10. Verdict :MSP is fun and quite impressive, but rather expensive. If you need all-in-one solution and need to work on the go or need a device for presenting ideas for customers, then MSP might be worth considering. The specs are nothing in comparison to high end laptops or desktop workstations. If you already have a a capable laptop or PC, it's advisable to go for a Cintiq models instead, or even Intuos Pro if you have great display already. Even older Cintiq 13HD might be worth considering, for it's only $800 and offers all the benefits of a pen display (excluding touch operations).
However, many of the productivity enhancing features don't work as well as one would expect from a high end device like this. The driver hiccups are far too frequent and touch operations leave a lot to be desired.
Over all score 6/10
+ all-in-one, portable computer/drawing platform
+ great design with physical express keys
+ great display with matte finish and stunning colors
+ great pen which is enjoyable to draw with
+ precise pen tracking
+ drivers allow fairly extensive tweaking possibilities
- expensive (even the cheapest model)
- a stand not included
- only USB-C ports, so adapters are required for connecting older devices.
- CPU and GPU, while on the high end, are ranked very low (even on the most expensive model)

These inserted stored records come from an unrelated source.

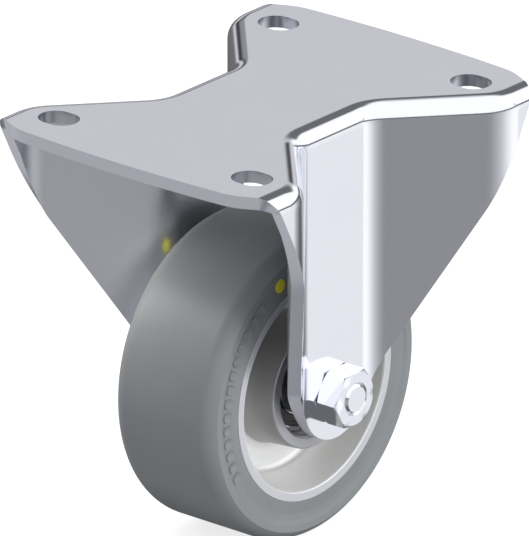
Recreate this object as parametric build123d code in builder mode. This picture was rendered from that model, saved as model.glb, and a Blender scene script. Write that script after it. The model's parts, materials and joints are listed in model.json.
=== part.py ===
from build123d import *
import os
from math import asin, atan2, cos, hypot, pi, radians, sin, tan

# Fixed caster: a one-piece pressed-steel bracket, a bolted axle and a rubber-tyred
# aluminium wheel that runs on two ball bearings.
# The origin is the centre of the plate's top face and +Z is up. X is the axle's
# direction, with the nut on +X, and Y is the rolling direction. Sizes are in mm.

os.makedirs("parts", exist_ok=True)

# Overall sizes
total_height = 140.0
plate_length = 138.4
plate_width = 112.6

# Pressed sheet
sheet = 4.0
bend_inner_radius = 2.0
leg_gap = 48.6
waist_fold_y = 17.2
wing_angle = 42.0
waist_fold_radius = 12.0
flange_fold_radius = 17.0
leg_edge_setback = 6.9
leg_foot_radius = 15.0
corner_run = 7.0
corner_radius = 20.0

# Mounting slots
slot_spacing_x = 77.5
slot_spacing_y = 105.0
slot_width = 11.0
slot_length = 13.5

# Wheel
wheel_diameter = 100.0
wheel_width = 40.0
shoulder_radius = 5.0
sidewall_inner_margin = 1.8
sidewall_outer_margin = 0.4
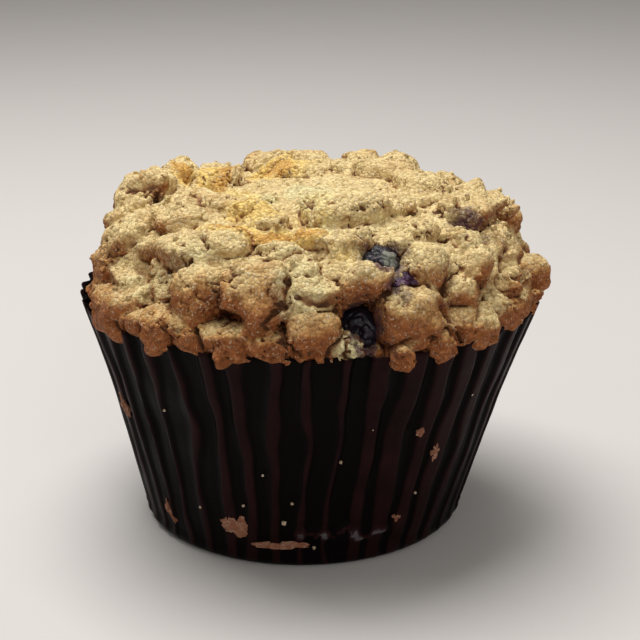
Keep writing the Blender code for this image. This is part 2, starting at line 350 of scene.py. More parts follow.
class Finish(Graph):
    """A material that is being built around one Principled shader."""

    def __init__(self, name: str, **constants: Any) -> None:
        """Starts a material.

        Args:
            name: The material's name.
            constants: Values that are the same all over the surface, with _ for each space in a socket's name.
        """
        self.material = bpy.data.materials.new(name)
        self.material.use_nodes = True
        super().__init__(self.material.node_tree)
        inputs = {key.replace("_", " "): value for key, value in constants.items()}
        self.shader = self.node("ShaderNodeBsdfPrincipled", {}, inputs)
        self.node("ShaderNodeOutputMaterial", {}, {"Surface": self.shader.out("BSDF")})

    def set(self, name: str, value: Value) -> None:
        """Feeds one of the shader's sockets."""
        self._put(self.shader.node.inputs[name], value)

    def place(self) -> Wire:
        """The place on the piece, in metres."""
        return self.node("ShaderNodeTexCoord", {}, {}).out("Object")

    def attribute(self, name: str) -> Wire:
        """A number stored on the mesh under a name."""
        return self.node("ShaderNodeAttribute", {"attribute_name": name}, {}).out("Fac")

    def facing_up(self) -> Wire:
        """1 where the surface faces up, 0 on a wall and -1 on an underside."""
        return self.upward(self.node("ShaderNodeNewGeometry", {}, {}).out("Normal"))

    def bump(self, relief: Wire, depth: float) -> None:
        """Raises the surface's fine relief by a depth in metres where the relief is 1."""
        inputs = {"Strength": 1.0, "Distance": depth, "Height": relief}
        self.set("Normal", self.node("ShaderNodeBump", {}, inputs).out("Normal"))


# ---- Mesh helpers ----


def add_object(name: str, mesh: bpy.types.Mesh) -> bpy.types.Object:
    """Links a mesh to the scene as an object of that name."""
    obj = bpy.data.objects.new(name, mesh)
    bpy.context.scene.collection.objects.link(obj)
    return obj


def bake_modifiers(obj: bpy.types.Object) -> None:
    """Replaces an object's mesh with what its modifiers make of it, and removes them.

    Args:
        obj: The object.
    """
    bpy.context.view_layer.update()
    evaluated = obj.evaluated_get(bpy.context.evaluated_depsgraph_get())
    mesh = bpy.data.meshes.new_from_object(evaluated)
    obj.modifiers.clear()
    obj.data = mesh


def vertex_places(mesh: bpy.types.Mesh) -> np.ndarray:
    """The places of a mesh's vertices, as rows of x, y and z."""
    flat = np.empty(len(mesh.vertices) * 3, np.float32)
    mesh.vertices.foreach_get("co", flat)
    return flat.reshape(-1, 3)


def store_numbers(mesh: bpy.types.Mesh, name: str, numbers: np.ndarray) -> None:
    """Stores a number for each vertex under a name."""
    layer = mesh.attributes.get(name) or mesh.attributes.new(name, "FLOAT", "POINT")
    layer.data.foreach_set("value", numbers.astype(np.float32))


def new_mesh(
    name: str, points: Sequence[Triple], faces: Sequence[Sequence[int]], *finishes: bpy.types.Material
) -> bpy.types.Mesh:
    """A mesh of the points and faces, with its finishes.

    Args:
        name: The mesh's name.
        points: Its points.
        faces: Each face's points, by index.
        finishes: Its material slots, in order.

    Returns:
        The mesh.
    """
    mesh = bpy.data.meshes.new(name)
    mesh.from_pydata(points, [], faces)
    for finish in finishes:
        mesh.materials.append(finish)
    return mesh


def ring_faces(rows: int, columns: int, first: int = 0) -> list[list[int]]:
    """The faces between closed rings of points that follow one another.

    Args:
        rows: How many rings there are.
        columns: How many points a ring has.
        first: The index of the first ring's first point.

    Returns:
        Each face's points, by index.
    """
    faces = []
    for row in range(rows - 1):
        here, above = first + row * columns, first + (row + 1) * columns
        for column in range(columns):
            after = (column + 1) % columns
            faces.append([here + column, here + after, above + after, above + column])
    return faces


def in_frame(points: np.ndarray, matrix: Matrix) -> np.ndarray:
    """Takes points from a thing's own axes to the frame."""
    return points @ np.array(matrix.to_3x3()).T + np.array(matrix.translation)


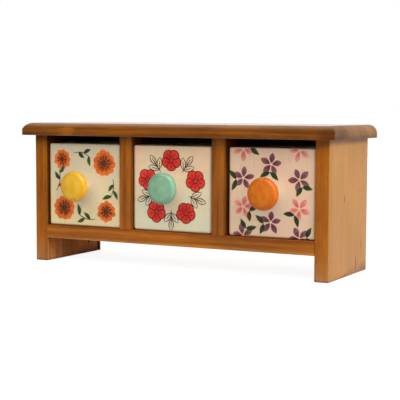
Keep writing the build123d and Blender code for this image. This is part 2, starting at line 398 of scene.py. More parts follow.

- not much storage capacity
- really loud fan noise even when idling
- gets really hot even when idling (with smudge guard this isn't a problem)
- battery can't be removed and replaced
- slippery screen surface (can be compensated with felt nibs)
- touch ring and non-programmable windows key take room for usable express keys
- drivers are (and always have been) unreliable
- touch operations aren't quite as smooth as one would expect
- eraser on the pen can't be calibrated (cursor appears behind the eraser).